U: Punk had this DIY thing, so you were invited to contribute always. Punk wouldn’t be produced and you’d consume. And I found the same thing with Breakcore as well. We were very much invited to contribute.

S: Yeah, and the scene was friendly. I mean, the people were really open and freaky, and it was not a closed circle… It felt natural that we switched to organizing these events as well. And I mean, I really enjoyed organizing these parties. It was really exciting times. The crowd was cool, the party was cool, the locations. Yeah, it felt really good.

U: Energetic without being too much of an aggro thing or something. Though we also went to Gabba parties, of course…

S: …of course…

U: …which is more of the aggro, but…

S: Don’t say this about gabba, I love Gabba!

U: Yeah, of course, me too. Okay. I remember at Information Wants to Be Free, they had the flyers for Clash of the Titans, and we went to the next Clash of the Titans. And I remember, I think we went there two times, and we thought that’s the best party we’ve ever been to, music and people-wise. And so we hung around until they sort of approached us and said, oh, you’re always here. Like, maybe you want to contribute. And before we knew it, we were part of it.

S: Yeah, and we met a lot of people through these parties. I mean, we met Christoph. And yeah, it was very well connected, everything. Yeah. It still is in a way.

L: So there was some scene for punk in Austria before you went to Berlin.

S: That’s kind of where it started. So there was a little bit of something, some like DIY culture. Yeah, sure. Yeah, punk, yes. Yeah. But yeah, there has been also an electronics scene in Austria. I mean, Pure was doing the Loop parties, and he started in the early 90s. But he was active in Vienna, and we are from Graz.

U: No, there were raves. I remember we were going to raves, but they were mostly about drugs, really. But we had, I don’t know, we had other things where we were driving to someone’s place in the country, and like everyone would, you know, put on music, sort of DIY party. But that was good…

CF: Uli, you are also producing music as Bombhead. Can you tell us a bit about that project? Are there others you are involved with?

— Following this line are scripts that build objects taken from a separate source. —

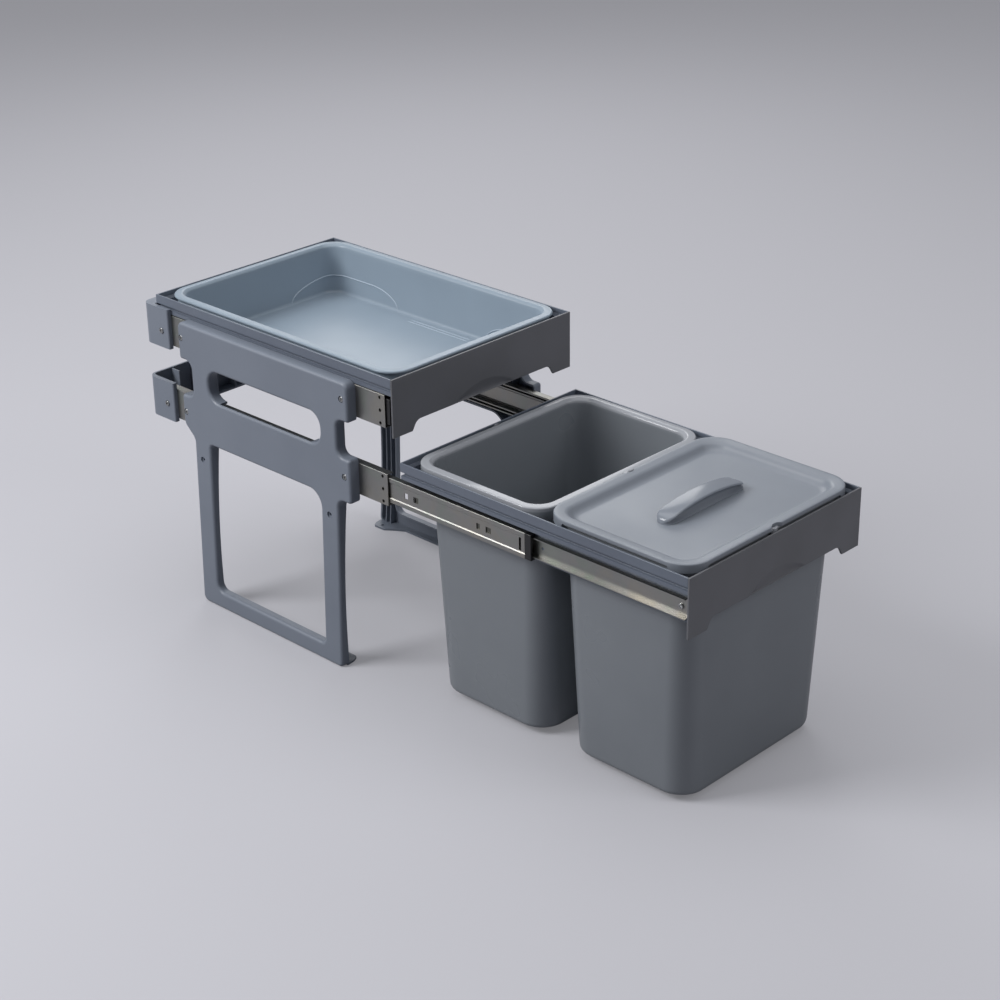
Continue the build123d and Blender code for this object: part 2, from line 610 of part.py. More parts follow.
def crossbar(centre, flange_on_top):
    """Moulded bar that joins the rear ends of two slides; its arms lap outside them."""
    outer = SLIDE_FACE + BAR_ARM
    arm_front = SLIDE_REAR - BAR_LAP
    wall_face = DRAWER_LENGTH + BAR_REAR_GAP
    low = centre + BAR_RISE - BAR_HEIGHT / 2
    high = low + BAR_HEIGHT
    corners = [
        (outer, arm_front, BAR_ARM_ROUND),
        (outer, wall_face, BAR_CORNER),
        (-outer, wall_face, BAR_CORNER),
        (-outer, arm_front, BAR_ARM_ROUND),
        (-SLIDE_FACE, arm_front, 0),
        (-SLIDE_FACE, wall_face - BAR_WALL, BAR_CORNER - BAR_ARM),
        (SLIDE_FACE, wall_face - BAR_WALL, BAR_CORNER - BAR_ARM),
        (SLIDE_FACE, arm_front, 0),
    ]
    bar = prism_z(corners, (low, high))
    flange_depth = (wall_face - BAR_FLANGE, wall_face - BAR_WALL / 2)
    reach = SLIDE_FACE + BAR_WALL / 2
    plate_centre = wall_face - BAR_WALL / 2 - BAR_FLANGE
    inner_corner = rounded_plate(reach, BAR_FLANGE, BAR_CORNER - BAR_ARM, plate_centre, (low, high))
    levels = [(low, low + BAR_WALL)]
    if flange_on_top:
        levels.append((high - BAR_WALL, high))
    for level in levels:
        bar += block((-reach, reach), flange_depth, level) & inner_corner
    pitch = 2 * SLIDE_FACE / (BAR_RIB_COUNT + 1)
    rib_heights = (low + BAR_WALL / 2, high - BAR_WALL / 2)
    for index in range(BAR_RIB_COUNT):
        x = -SLIDE_FACE + (index + 1) * pitch
        bar += block((x - BAR_RIB / 2, x + BAR_RIB / 2), flange_depth, rib_heights)
    y = SLIDE_REAR - BAR_SCREW_INSET
    z = centre - BAR_SCREW_DROP
    for side in (-1, 1):
        bar -= rod(SCREW_HOLE_RADIUS, (side * (SLIDE_FACE - OVERRUN), side * (outer + OVERRUN)), y, z)
    return bar


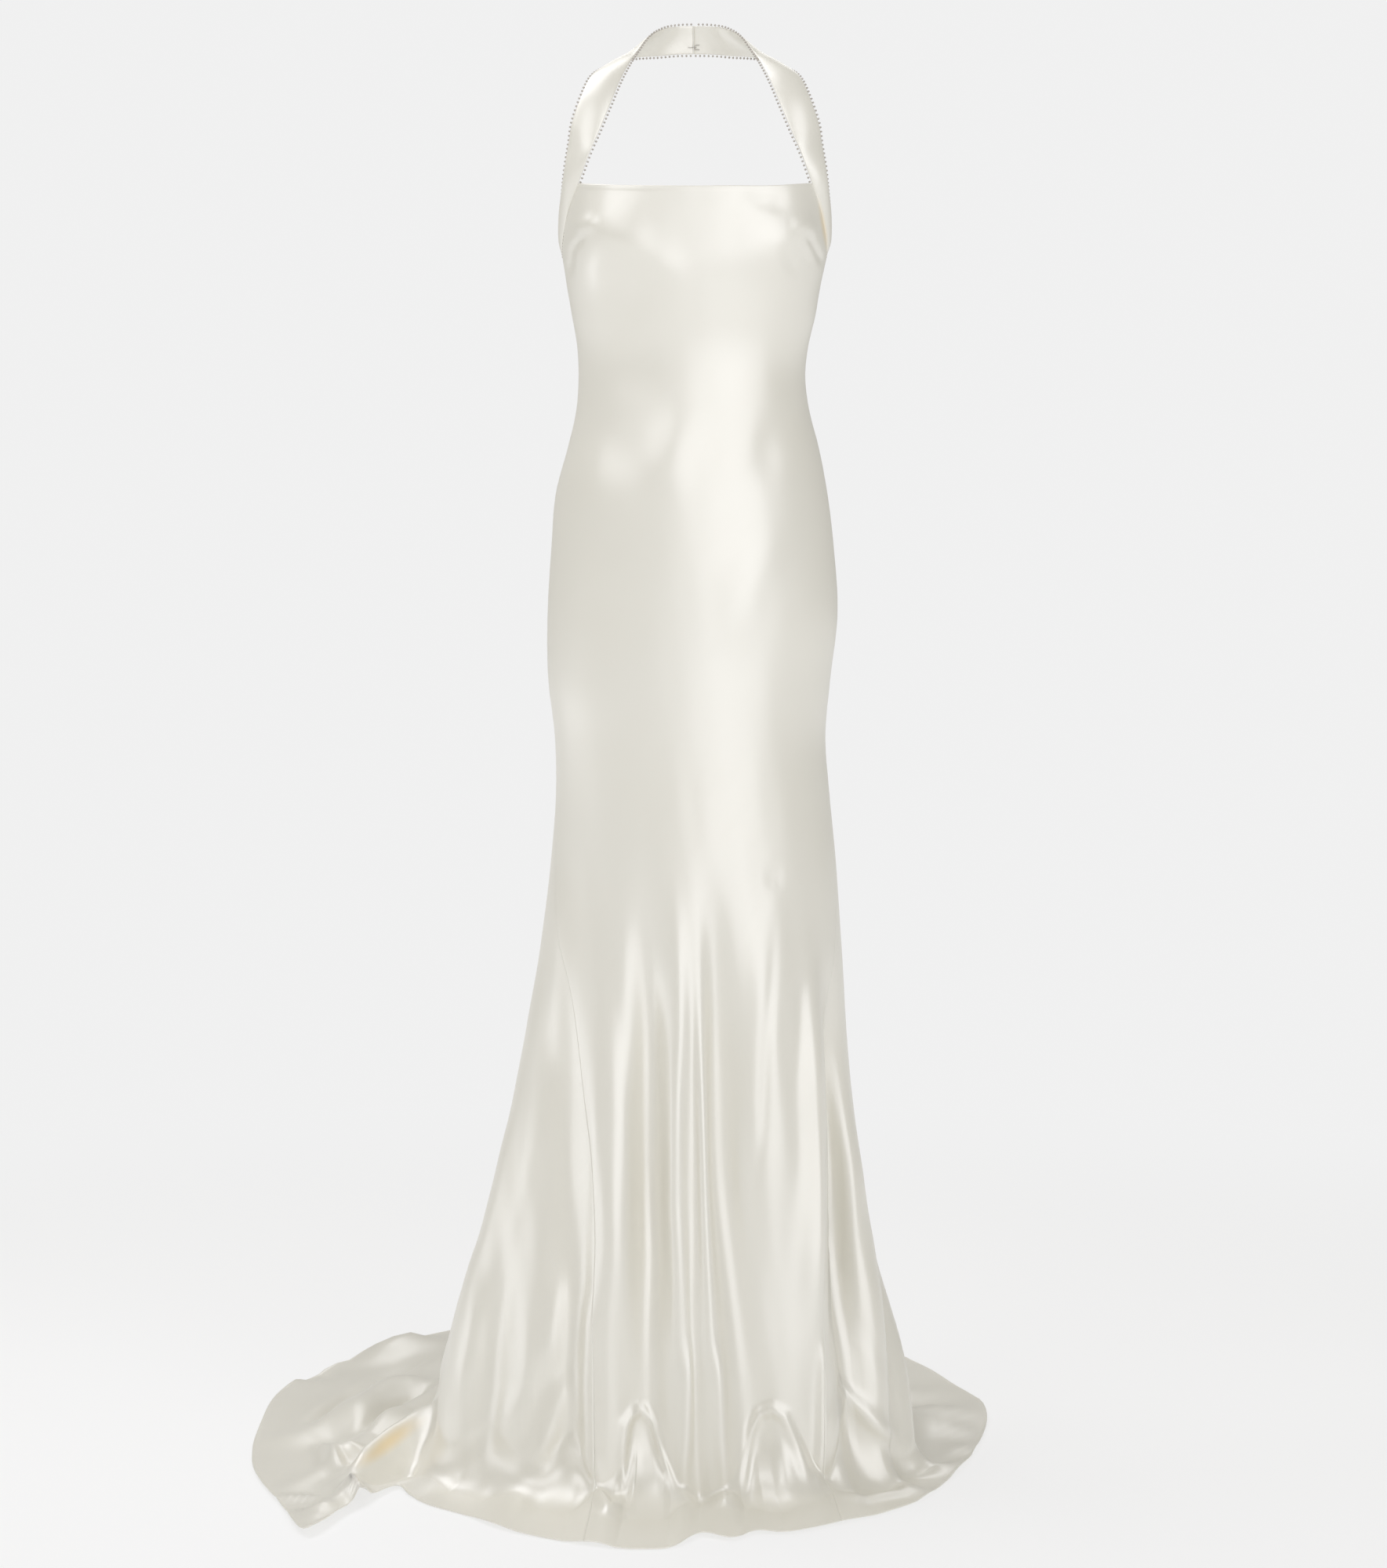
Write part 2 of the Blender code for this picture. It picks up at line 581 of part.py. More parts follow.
def band_edges(side):
    """Front and rear edge of one half of the band, from the side seam upwards."""
    front = []
    rear = []
    bulge = []
    shift = BAND_RIGHT_SHIFT if side > 0 else 0.0
    for edge_angle, rear_x, rear_y, rear_height in BAND_ON_PANEL:
        place = cloth_point(side * edge_angle, 0.0)
        front.append(place + away_from_panel(side * edge_angle) * SEAM_GAP)
        rear.append((-side * rear_x + shift, rear_y, rear_height))
        bulge.append(BAND_BULGE_AT_SIDE)
    for front_x, front_y, front_height, rear_x, rear_y, rear_height, swell in BAND:
        sideways = shift if front_x < 0.0 else 0.0
        front.append((-side * front_x + sideways, front_y, front_height))
        rear.append((-side * rear_x + sideways, rear_y, rear_height))
        bulge.append(swell)
    return np.array(front), np.array(rear), np.array(bulge)


def grid_normal(middle, side):
    """Outward directions of a grid whose rows run up the band."""
    along = np.gradient(middle, axis=0)
    across = np.gradient(middle, axis=1)
    normal = -side * np.cross(along, across)
    return normal / np.linalg.norm(normal, axis=-1, keepdims=True)


def band_grid(side, steps_between, columns):
    """Middle points and outward directions of one half of the band."""
    front, rear, bulge = band_edges(side)
    keys = np.arange(len(front), dtype=float)
    sewn = np.arange(len(BAND_ON_PANEL), dtype=float)
    free_steps = (len(BAND)) * steps_between
    free = np.linspace(sewn[-1], keys[-1], free_steps + 1)[1:]
    at = np.concatenate([sewn, free])
    front = np.stack([smooth_curve(keys, front[:, axis], at) for axis in range(3)], axis=-1)
    rear = np.stack([smooth_curve(keys, rear[:, axis], at) for axis in range(3)], axis=-1)
    bulge = smooth_curve(keys, bulge, at)
    share = np.linspace(0.0, 1.0, columns + 1)
    flat = front[:, None, :] * (1.0 - share)[None, :, None] + rear[:, None, :] * share[None, :, None]
    swell = bulge[:, None, None] * (4.0 * share * (1.0 - share))[None, :, None]
    middle = flat + grid_normal(flat, side) * swell
    foot_angle = side * (90.0 + (BAND_END_ANGLE - 90.0) * share)
    middle[0] = cloth_point(foot_angle, 0.0)
    middle[0, :, 2] += SEAM_GAP
    middle[-1, :, 0] = side * 0.5 * BAND_END_GAP
    normal = grid_normal(middle, side)
    normal[0] = cloth_normal(foot_angle, 0.0)
    for row in range(len(sewn)):
        normal[row, 0] = cloth_normal(side * BAND_ON_PANEL[row][0], 0.0)
    normal[-1, :, 0] = 0.0
    return middle, normal


def make_band(finish):
    """Both halves of the halter band, a small gap apart at the centre back."""
    for side, name in ((-1.0, "halter_band_left"), (1.0, "halter_band_right")):
        middle, normal = band_grid(side, 2, BAND_COLUMNS)
        if side > 0:
            middle = middle[:, ::-1]
            normal = normal[:, ::-1]
        wall_solid(name, middle, normal, BAND_THICKNESS, finish)


def wire_solid(name, route, finish):
    """A closed round wire along a route on the inner face of the band."""
    route = np.array(route)
    across, slit, off = route[:, 0], route[:, 1], route[:, 2]
    path = np.stack([across, HOOK_FACE_Y - off, HOOK_HEIGHT + slit], axis=-1)
    along = np.gradient(path, axis=0)
    along = along / np.linalg.norm(along, axis=-1, keepdims=True)
    bend = np.cross(along[0], along[len(along) // 2])
    bend = bend / np.linalg.norm(bend)
    points = []
    for place, direction in zip(path, along):
        other = np.cross(direction, bend)
        for corner in range(WIRE_SIDES):
            turn = 2.0 * np.pi * corner / WIRE_SIDES
            points.append(place + WIRE_RADIUS * (np.cos(turn) * bend + np.sin(turn) * other))
    faces = []
    for ring in range(len(path) - 1):
        for corner in range(WIRE_SIDES):
            a = ring * WIRE_SIDES + corner
            b = ring * WIRE_SIDES + (corner + 1) % WIRE_SIDES
            faces.append((a, b, b + WIRE_SIDES, a + WIRE_SIDES))
    last = (len(path) - 1) * WIRE_SIDES
    faces.append(tuple(reversed(range(WIRE_SIDES))))
    faces.append(tuple(last + corner for corner in range(WIRE_SIDES)))
    return add_object(name, points, faces, finish)


def main():
    for old in list(bpy.data.objects):
        bpy.data.objects.remove(old, do_unlink=True)
    satin = material("satin", IVORY, 0.0, 0.35)
    steel = material("hook_steel", STEEL, 1.0, 0.35)
    make_panels(satin)
    make_band(satin)
    wire_solid("neck_hook", HOOK_ROUTE, steel)
    wire_solid("neck_eye", EYE_ROUTE, steel)


main()
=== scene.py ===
# %% [markdown]
# A satin wedding dress, finished over its solids. The frame holds the dress as stiff walls
# in the hollow form it has when worn. This script lays a thin, finely folded cloth over
# each wall, sews on the glass pearls and gives everything its satin, pearl and steel. Each
# step says what the piece is on a real dress, how it could be made and why this way is used.

# %% The frame
import bpy
import numpy as np
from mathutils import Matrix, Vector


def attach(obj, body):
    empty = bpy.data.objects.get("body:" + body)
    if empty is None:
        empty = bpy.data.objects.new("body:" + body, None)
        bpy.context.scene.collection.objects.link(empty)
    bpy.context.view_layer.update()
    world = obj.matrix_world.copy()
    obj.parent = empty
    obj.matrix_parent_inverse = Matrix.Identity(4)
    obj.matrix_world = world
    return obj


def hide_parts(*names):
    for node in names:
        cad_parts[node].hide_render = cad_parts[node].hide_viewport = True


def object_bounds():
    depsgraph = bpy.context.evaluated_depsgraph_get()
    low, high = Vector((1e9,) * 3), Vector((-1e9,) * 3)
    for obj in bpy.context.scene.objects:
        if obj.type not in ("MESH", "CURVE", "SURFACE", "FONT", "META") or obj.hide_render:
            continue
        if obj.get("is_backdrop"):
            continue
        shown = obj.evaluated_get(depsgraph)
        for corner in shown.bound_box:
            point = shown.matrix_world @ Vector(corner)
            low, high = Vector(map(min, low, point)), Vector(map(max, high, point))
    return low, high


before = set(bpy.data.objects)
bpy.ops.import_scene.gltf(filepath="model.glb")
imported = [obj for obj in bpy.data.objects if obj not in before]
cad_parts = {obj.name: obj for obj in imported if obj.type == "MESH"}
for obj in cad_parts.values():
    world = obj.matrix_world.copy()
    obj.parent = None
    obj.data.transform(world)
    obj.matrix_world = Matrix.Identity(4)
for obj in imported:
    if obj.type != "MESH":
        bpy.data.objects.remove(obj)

CAD_LOW, CAD_HIGH = (list(corner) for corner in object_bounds())
print("solid box", CAD_LOW, CAD_HIGH)

# %% [markdown]
# The dress hangs from the back of the neck, and there the frame has its origin. Sizes are
# easier to think of as heights above the floor, so the tables below are written that way,
# and one vector moves every finished point to the frame's own origin.

# %% From floor sizes to the frame
NAPE = np.array([0.0, 0.0665, 1.674])
FLOOR_HEIGHT = CAD_LOW[2]


def to_frame(points):
    """Points above the floor, moved to the frame's origin at the nape."""
    return np.asarray(points, dtype=float) - NAPE


print("the floor lies", round(FLOOR_HEIGHT, 4), "m from the nape")

# %% [markdown]
# The photograph is taken from straight ahead, from between hip and waist height, with a
# long lens that looks slightly down. The distance and the height of the camera are
# estimates. With this tilt and this lens the neckline and the hem fall where the
# photograph has them, and the picture's centre is the dress's middle line.

# %% The camera
CAMERA_DISTANCE = 4.6
CAMERA_HEIGHT = 1.17
CAMERA_TILT = np.radians(4.48861)
CAMERA_LENS = 90.80
SENSOR_HEIGHT = 36.0


def put_in_scene(name, data):
    """A new object with its data, in the scene's own collection."""
    made = bpy.data.objects.new(name, data)
    bpy.context.scene.collection.objects.link(made)
    return made


camera_data = bpy.data.cameras.new("photo_camera")
camera_data.sensor_fit = "VERTICAL"
camera_data.sensor_height = SENSOR_HEIGHT
camera_data.lens = CAMERA_LENS
camera = put_in_scene("photo_camera", camera_data)
camera.location = to_frame((0.0, -CAMERA_DISTANCE, CAMERA_HEIGHT))
camera.rotation_euler = (0.5 * np.pi - CAMERA_TILT, 0.0, 0.0)
bpy.context.scene.camera = camera
bpy.context.scene.view_settings.view_transform = "Standard"
print("camera", CAMERA_DISTANCE, "m away")

# %% [markdown]
# A gown like this is photographed on a pale sweep of paper under large soft lamps. A real
# sweep would hide the dress from behind, so the floor is one wide disc whose far parts fade
# into the colour of the surroundings, and that looks the same from every side.

# %% Helpers for shader nodes
def set_inputs(node, values):
    """Constant values, set directly on a node's own inputs."""
    for name, value in values.items():
        node.inputs[name].default_value = value


def add_node(tree, kind, values=None, **settings):
    """A new shader node with its plain settings and its constant inputs."""
    made = tree.nodes.new(kind)
    for name, value in settings.items():
        setattr(made, name, value)
    set_inputs(made, values or {})
    return made


def wire(tree, *links):
    """Links, each from a node and its output to a node and its input."""
    for start, output, end, entry in links:
        tree.links.new(start.outputs[output], end.inputs[entry])


def new_material(name, values):
    """A node material whose principled shader has these constant inputs."""
    made = bpy.data.materials.new(name)
    made.use_nodes = True
    shader = made.node_tree.nodes["Principled BSDF"]
    set_inputs(shader, values)
    return made, made.node_tree, shader


print("helpers", set_inputs.__name__, add_node.__name__, wire.__name__, new_material.__name__)

# %% The floor
PAPER = (0.875, 0.875, 0.875, 1.0)
PAPER_GLOW = 0.672
FLOOR_FINISH = {
    "Base Color": (0.35, 0.35, 0.35, 1.0),
    "Roughness": 0.9,
    "Specular IOR Level": 0.1,
    "Emission Color": PAPER,
    "Emission Strength": PAPER_GLOW,
}
FLOOR_RADIUS = 14.0
FLOOR_SIDES = 64
FADE_REACH = {"From Min": 1.2, "From Max": 2.6}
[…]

U: Well, there’s not so much to it. Like I’m collecting odd sounds, and I’m programming stuff that produces odd sounds. And sometimes I glue them together into tracks. And I have a live set which evolves, in fact I’m really involved in other projects. That’s Marvette with Pat, and that’s NEIN. with Sandra. But these are going a bit at a slow pace at the moment. So maybe something will come up in the future.

L: So NEIN. is both of you? Yeah? Can you tell us a bit about the project?

S: We only published one track.

U: We published one track, and we found it’s a very cool name. And it was not taken, which is totally unbelievable.

S: And yeah, we plan to do more. And actually, I mean, I think we enjoy it, but it’s more difficult than the video stuff. For me, it’s more difficult.

U: We’re both not really like musicians. Like we’re not playing any instruments and not collecting vintage synths or this. So it’s a bit tricky. But we have, I don’t know, we can still make like sound collage, I think, both of us.

S: Yeah, but I’m always not so happy how it sounds. And I don’t know. We will see. Perhaps that’s something.

U: Perhaps, yeah.

S: Perhaps, perhaps.

CF: Well, that leads us to the last question. Which are your plans for upcoming projects for the future?

S: The future is cancelled. I thought so!?

U: Yeah, but we are prepared.

CF: And when is the sansculotte movie coming out?

U: Oh, this is, that sansculotte movie, I would not even want to promise that. But yeah, we’re working on things constantly. And there will be stuff coming out. Currently working on a documentary about Reality Asylum, which is the first single of the influential British punk band Crass. And it’s coming along nicely, but it will take some time to finish.

S: And in our pipeline is a music video for Kovert. Yeah, for Praxis Records. Will also come along.